Task to complete: List the lines of this listing that hold the word "from".

Collected material:
----

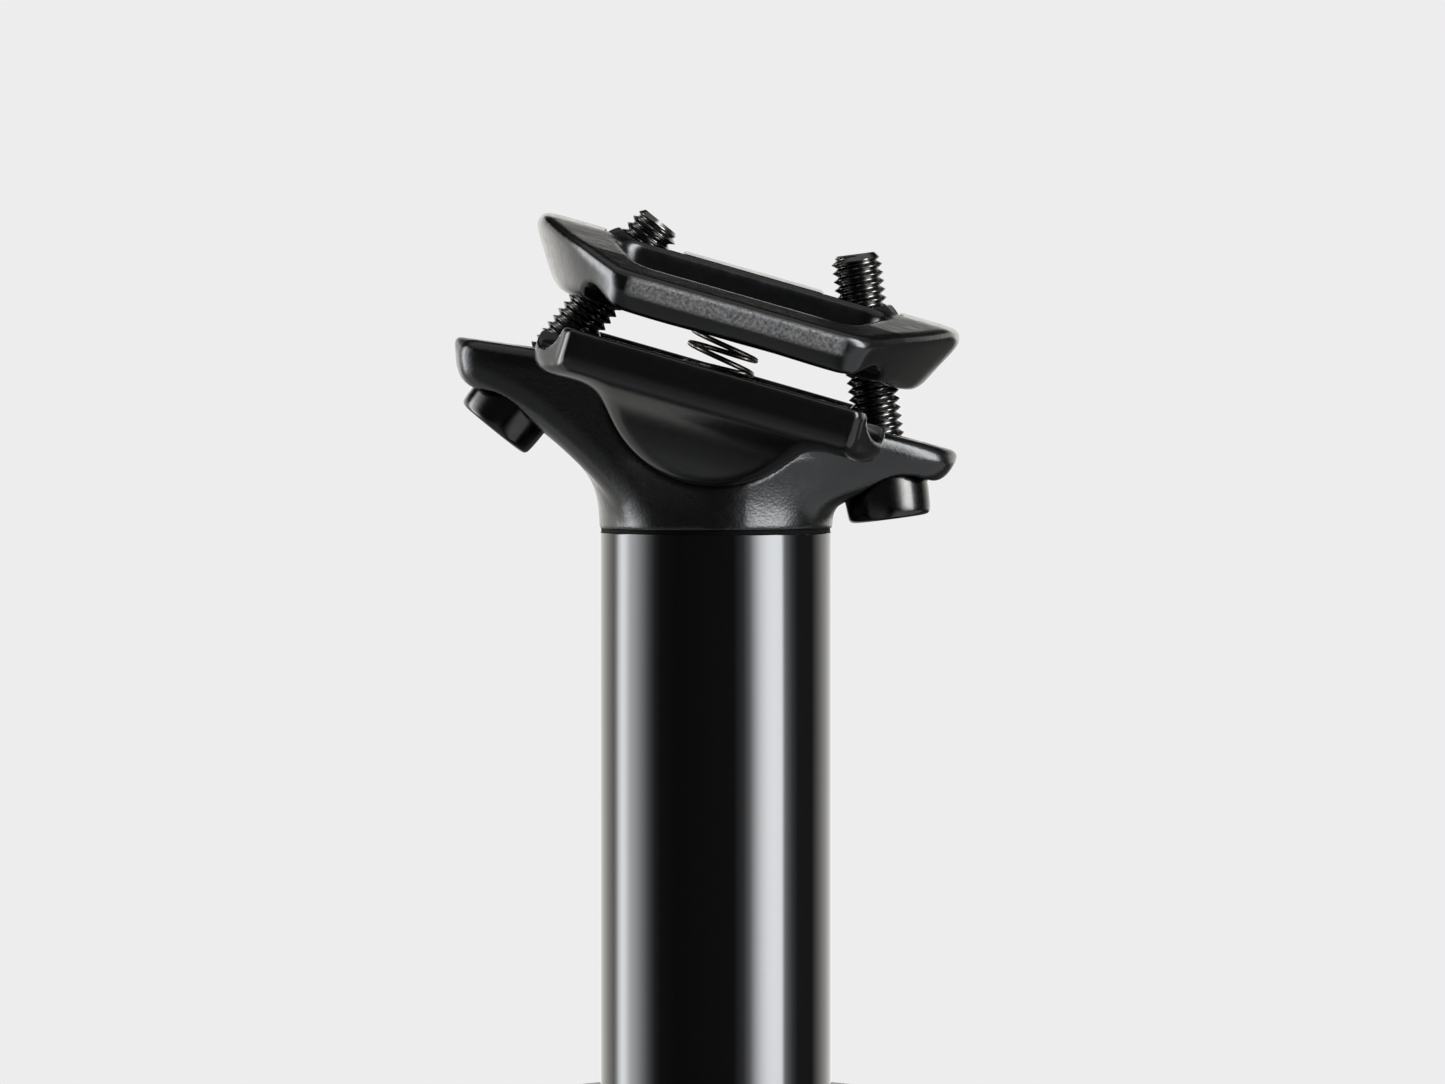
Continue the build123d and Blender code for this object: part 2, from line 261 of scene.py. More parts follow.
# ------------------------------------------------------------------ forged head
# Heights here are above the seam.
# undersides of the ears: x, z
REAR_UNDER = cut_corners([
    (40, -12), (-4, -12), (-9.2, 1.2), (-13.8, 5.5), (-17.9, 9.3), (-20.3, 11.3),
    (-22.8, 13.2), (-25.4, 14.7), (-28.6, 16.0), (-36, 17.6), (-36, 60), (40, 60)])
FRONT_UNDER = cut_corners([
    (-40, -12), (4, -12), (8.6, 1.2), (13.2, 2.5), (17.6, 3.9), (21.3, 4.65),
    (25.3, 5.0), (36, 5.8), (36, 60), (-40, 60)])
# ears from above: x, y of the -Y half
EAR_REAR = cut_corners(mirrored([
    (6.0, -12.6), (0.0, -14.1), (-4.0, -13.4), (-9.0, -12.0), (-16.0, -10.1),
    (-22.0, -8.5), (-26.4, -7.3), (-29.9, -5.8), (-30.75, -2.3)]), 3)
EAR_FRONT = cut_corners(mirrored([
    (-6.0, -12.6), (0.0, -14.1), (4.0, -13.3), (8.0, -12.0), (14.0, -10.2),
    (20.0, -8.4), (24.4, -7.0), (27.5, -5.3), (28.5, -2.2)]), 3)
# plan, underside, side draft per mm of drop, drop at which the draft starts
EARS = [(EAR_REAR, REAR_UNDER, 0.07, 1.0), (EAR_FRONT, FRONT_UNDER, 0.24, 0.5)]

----

Exercise result:
Continue the build123d and Blender code for this object: part 2, from line 261 of scene.py. More parts follow.
# ears from above: x, y of the -Y half